Le G7 n’est clairement pas légitime pour traiter des questions globales qui devraient en principe ressortir d’institutions à vocation universelle, (ONU, FMI, OMC) si elles n’étaient pas paralysées par la lourdeur de leur gouvernance et de leur fonctionnement. Le G20, dont la création traduisait un aveu d’impuissance au regard de ces institutions, offre sans doute aujourd’hui le meilleur compromis pour discuter des sujets d’intérêt pour l’économie mondiale, à condition d’améliorer sa représentativité (notamment en faveur de l’Afrique) et d’éviter la routine qui menace tous les forums internationaux. Cependant le G20 n’est sûrement pas le cadre de discussion approprié pour traiter des crises géopolitiques. L’expérience a aussi montré que les responsables des grandes zones monétaires sont réticents à évoquer dans ce cadre les questions relatives aux politiques de change et plus généralement au système monétaire et financier international.

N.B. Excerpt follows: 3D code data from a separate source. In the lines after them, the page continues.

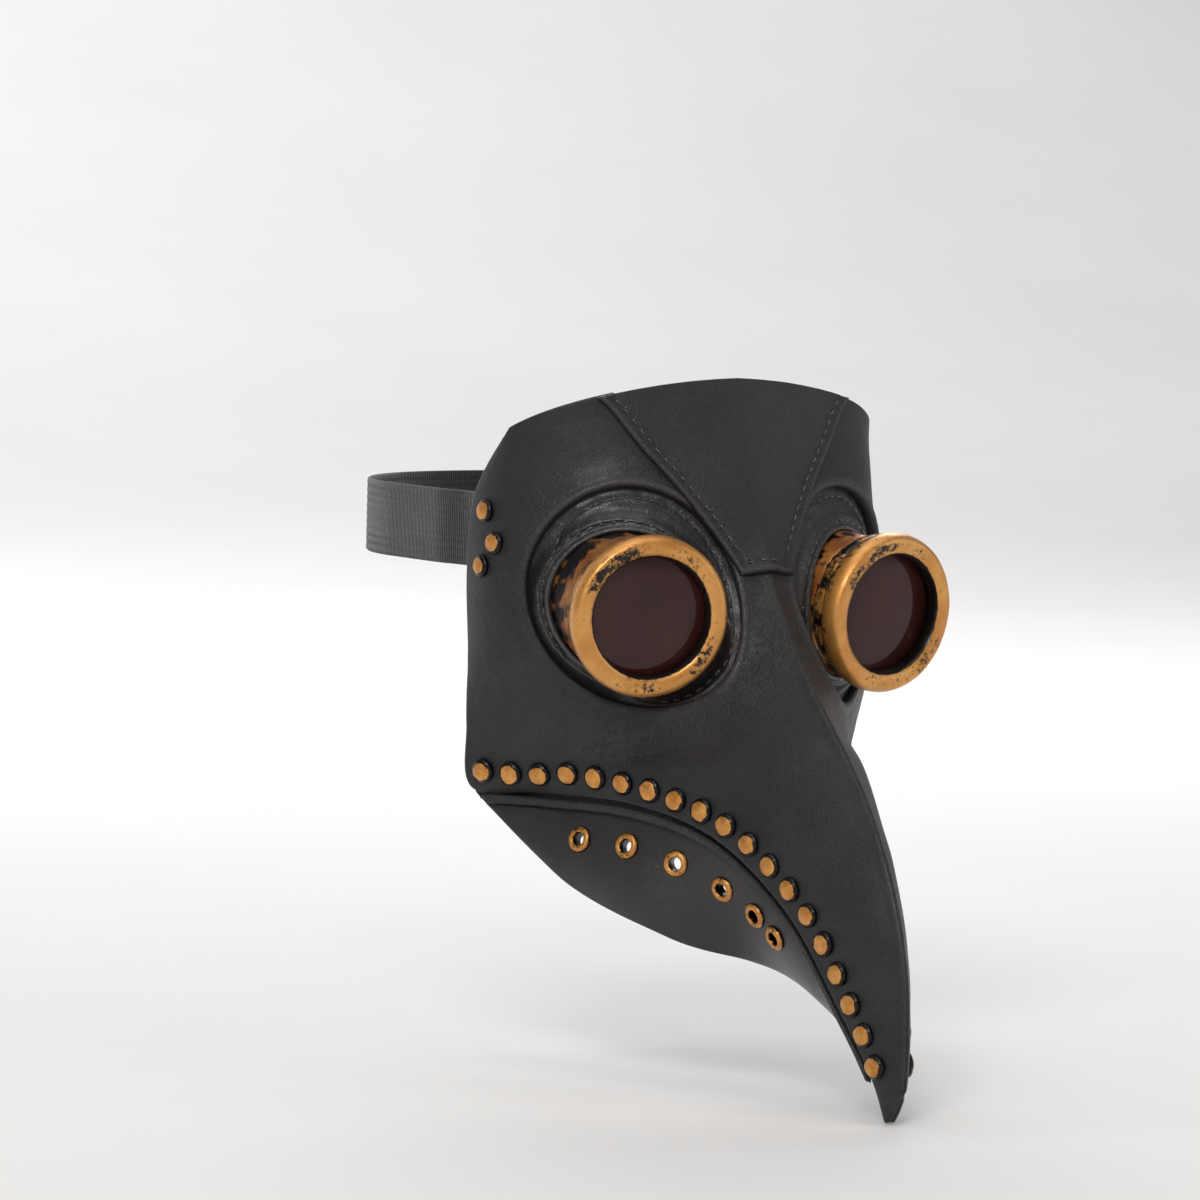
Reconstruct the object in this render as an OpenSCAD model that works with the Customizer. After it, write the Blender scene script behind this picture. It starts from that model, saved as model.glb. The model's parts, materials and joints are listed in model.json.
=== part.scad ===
// Plague doctor mask: stitched leather panels over a hollow beak, brass eyepieces with
// screw-on bezels, domed studs along the lip, eyelets in the jaw and an elastic head strap.
// Origin at the wearer's mid-eye point, the beak towards -Y, +Z up, mirrored about x = 0.

/* [Face] */
// Width across the two side edges
face_w = 150; // [138:1:164]
// Height of the forehead above the eye line
forehead_h = 80; // [72:1:90]
// Depth of the side edges behind the eye line
side_depth = 44; // [38:1:52]

/* [Beak] */
// Reach of the beak in front of the eye line
beak_reach = 120; // [95:1:150]
// Drop of the beak tip below the eye line
beak_drop = 147; // [125:1:175]

/* [Leather] */
// Thickness of every leather layer
leather_t = 2; // [1.6:0.1:2.6]
// Gap between stacked leather layers
lap_gap = 0.4; // [0.3:0.1:0.8]
// How far the jaw tucks up behind the lip
lip_lap = 13; // [11:1:16]
// Gap along the crest and keel seams
seam_gap = 0.3; // [0.2:0.1:0.8]
// Width of the raised welt below the lip
welt_w = 3.4; // [2.4:0.2:5]

/* [Eyepieces] */
// Diameter of the clear opening
lens_opening_d = 40; // [32:1:48]
// Wall of the barrel around the opening
barrel_wall = 3.5; // [2.5:0.5:5]
// How far the bezel ring stands out around the barrel
bezel_overhang = 3.5; // [2.5:0.5:5]
// Distance from the leather to the front of the bezel, on the axis
eyepiece_out = 22.5; // [20:0.5:28]
// Outward turn of each eyepiece in degrees
eye_splay = 11; // [4:1:18]
// Downward turn of each eyepiece in degrees
eye_pitch = 6; // [0:1:10]
// Thickness of the lens
lens_t = 2.2; // [1.6:0.2:3]

/* [Metalwork] */
// Number of studs along each side of the lip
stud_count = 19; // [9:1:21]
// Diameter of a stud's head
stud_d = 8.2; // [6:0.2:9]
// Number of eyelets in each side of the jaw
eyelet_count = 6; // [3:1:7]
// Diameter of an eyelet's hole
eyelet_hole_d = 4.4; // [3.6:0.2:5.4]
// Width of an eyelet's flange around its hole
eyelet_flange_w = 1.8; // [1.4:0.1:2.4]
// Diameter of a strap rivet's head
rivet_d = 7.6; // [6:0.2:8.4]

/* [Strap] */
// Width of the elastic
strap_w = 25; // [19:1:30]
// Thickness of the elastic
strap_t = 2; // [1.4:0.2:3]
// Distance from the eye line to the back of the strap loop
loop_depth = 172; // [155:1:195]

/* [Hidden] */
$fn = 64;
eps = 0.01;

// Control points of the left half at the standard size, one row for each rib from the
// forehead to the beak tip: crest, crest handle, edge handle, edge.
FACE_RIBS = [
    [[0, -2, 80], [36, -1, 79], [66, 8, 70], [70, 26, 62]],
    [[0, -10, 56], [34, -8, 55], [77, 8, 44], [74, 41, 40]],
    [[0, -21, 30], [28, -16, 27], [81, 0, 17], [75, 44, 14]],
    [[0, -34, 8], [18, -21, 4], [79, -4, -10], [75, 42, -14]],
    [[0, -50, -12], [15, -39, -17], [70, 6, -32], [75, 42, -38]],
    [[0, -66, -28], [15, -56, -34], [61, 9, -46], [72, 42, -60]],
    [[0, -81, -42], [15, -73, -46], [56, 3, -47], [56, 19, -60]],
    [[0, -97, -60], [13, -89, -63], [36, -29, -52], [42, -17, -61]],
    [[0, -110, -82], [11, -103, -83], [26, -56, -62], [29, -46, -70]],
    [[0, -118, -104], [9, -112, -104], [16, -82, -86], [18, -74, -92]],
    [[0, -120, -126], [6, -117, -126], [9, -101, -119], [10, -96, -123]],
    [[0, -119, -144], [4, -118, -144], [6, -109, -138], [6, -107, -140]],
    [[0, -113, -155], [2, -112, -156], [2, -110, -156], [1, -109, -154]]
];
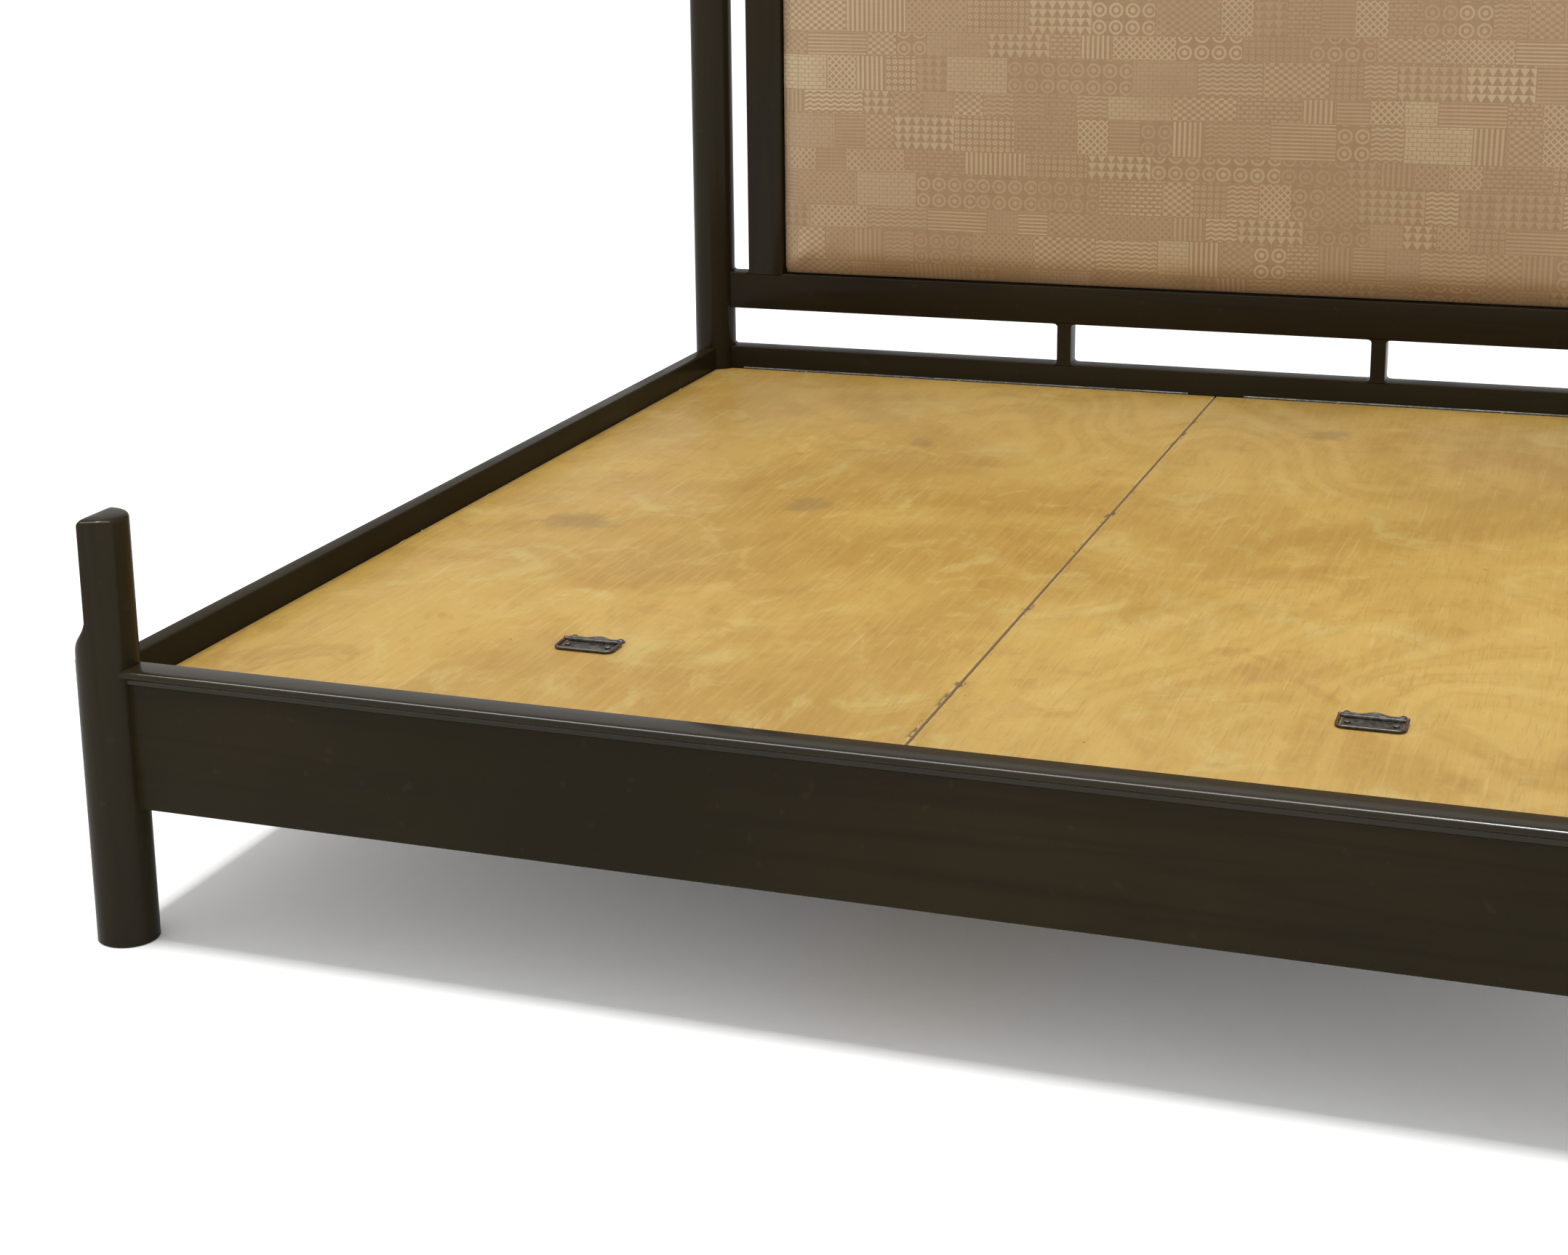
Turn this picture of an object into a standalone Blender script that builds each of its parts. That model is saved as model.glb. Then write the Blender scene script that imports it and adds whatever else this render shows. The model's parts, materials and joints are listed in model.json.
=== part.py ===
"""Platform bed with two lift-up deck panels over storage, round posts and an upholstered headboard.

Metres, +Z up, floor at z = 0. +Y runs from the foot of the bed to its head, and X is symmetric.
Every object is one solid piece. A moving piece has its origin on its hinge's axis.
"""

import math

import bmesh
import bpy
from mathutils import Matrix, Vector

# ---------------------------------------------------------------- driving dimensions
INNER_WIDTH = 1.945         # between the side rails: a king mattress, 1.93 m, and a little air
INNER_LENGTH = 2.085        # foot rail to head rail: the mattress, 2.03 m, and room for bedding
DECK_TOP = 0.322            # top of the plywood deck
RAIL_TOP = DECK_TOP + 0.041
RAIL_BOTTOM = RAIL_TOP - 0.183
POST_RADIUS = 0.039
GAP = 0.0003                # between pieces that touch

FOOT_POST_TOP = 0.554
HEAD_POST_TOP = 1.345
POST_HALF = 0.0055          # upper part of a post: its axis to the flat cut on its outer side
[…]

C’est peut-être ici que le G7, en complémentarité avec le G20, aurait encore son mot à dire, compte tenu de sa position encore très dominante dans les transactions monétaires et financières internationales et des responsabilités qui en découlent. Cela implique d’y intégrer la Chine, dont le poids monétaire et financier va devenir prépondérant aux niveaux régional et international. Cela suppose aussi d’en rationaliser la composition, les autorités économiques et monétaires de la zone euro ayant vocation à se substituer aux trois membres européens actuels non dépositaires d’une autorité monétaire. Devenu G3 (ou G4 avec le Royaume Uni), ce forum, plutôt que de s’approprier des thèmes qui le dépassent, pourrait ainsi se concentrer sérieusement sur ceux qu’aucun autre forum n’est aujourd’hui susceptible de traiter, en liaison avec les organisations financières internationales. Cette mue comporte naturellement un coût, qui est pour les membres européens le sacrifice de leur présence dans un club encore prestigieux bien qu’anachronique. Comme souvent, ce sont eux qui ont la clé pour débloquer la situation et favoriser une meilleure coopération entre les grandes zones économiques et monétaires du globe.